Flanders’ lyrics are witty, erudite, and yet playful. Consider corresponding lines from the three verses of “Have Some Madiera, M’dear.”

*And he said as he hastened to put out the wine, the cat, his cigar, and the lamps

She lowered her standards by raising her glass, her spirits, her eyes, and his hopes

When he asked, “What in heaven?” she made no reply, up her mind, and a dash for the door. *

I challenge anyone to name another song that uses three examples of parallel construction like this. (Or the word “antepenultimate,” for that matter.)

Swann’s music mates with the lyrics perfectly, always helping to express the meaning of the words.

They were also exemplary, if somewhat unlikely, performers: a wheelchair-bound polio victim and a former language student. Swann’s piano playing is remarkably delicate and expressive, and Flanders’ lovely tenor voice keeps up with him at every turn. Flanders was also a wonderful raconteur and his anecdotes and patter between the songs were unfailingly amusing.

At its best, their music is civilized and sophisticated light entertainment. It’s not Wagner, but it’s a damn sight better than 99.9% of what passes for entertainment these days. At its worst, it is simply trivial, which is still better than 99.8% of today’s entertainment.

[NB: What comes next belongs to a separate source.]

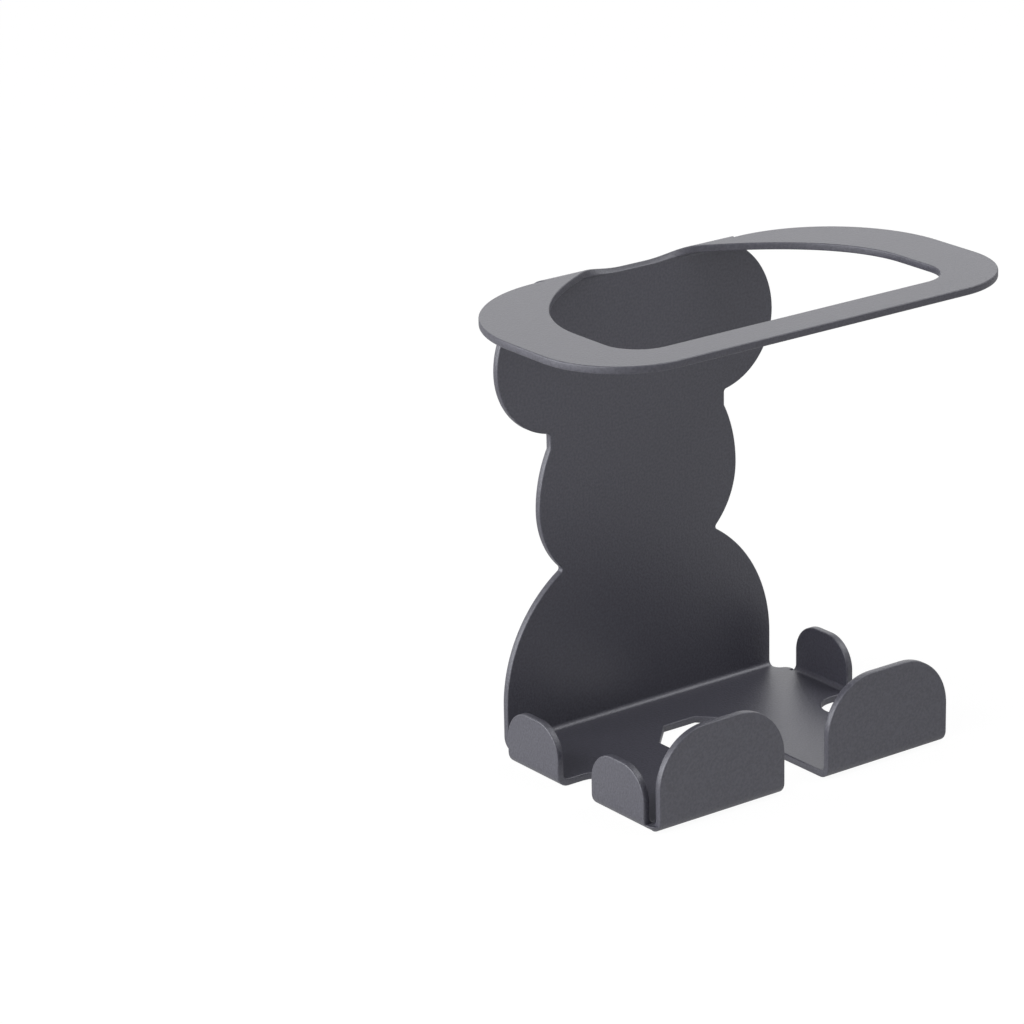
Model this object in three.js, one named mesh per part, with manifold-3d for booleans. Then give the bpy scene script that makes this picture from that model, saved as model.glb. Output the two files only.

As a child, I found the songs Swann sang, like “In the Desert” and “To ko ko ri,” rather tedious, and even now, I don’t consider them among the pair’s best. But I do have a greater appreciation for the dry humor of the former, and the fact that the latter is actual Greek, and not just nonsense.

I also regret somewhat that F&S focused so heavily on animal songs, which IMO pegged them as children’s performers. But this is nitpicking.

Here’s to Michael Flanders and Donald Swann:

The English, the English, the English are best!
I wouldn’t give tuppence for all of the rest!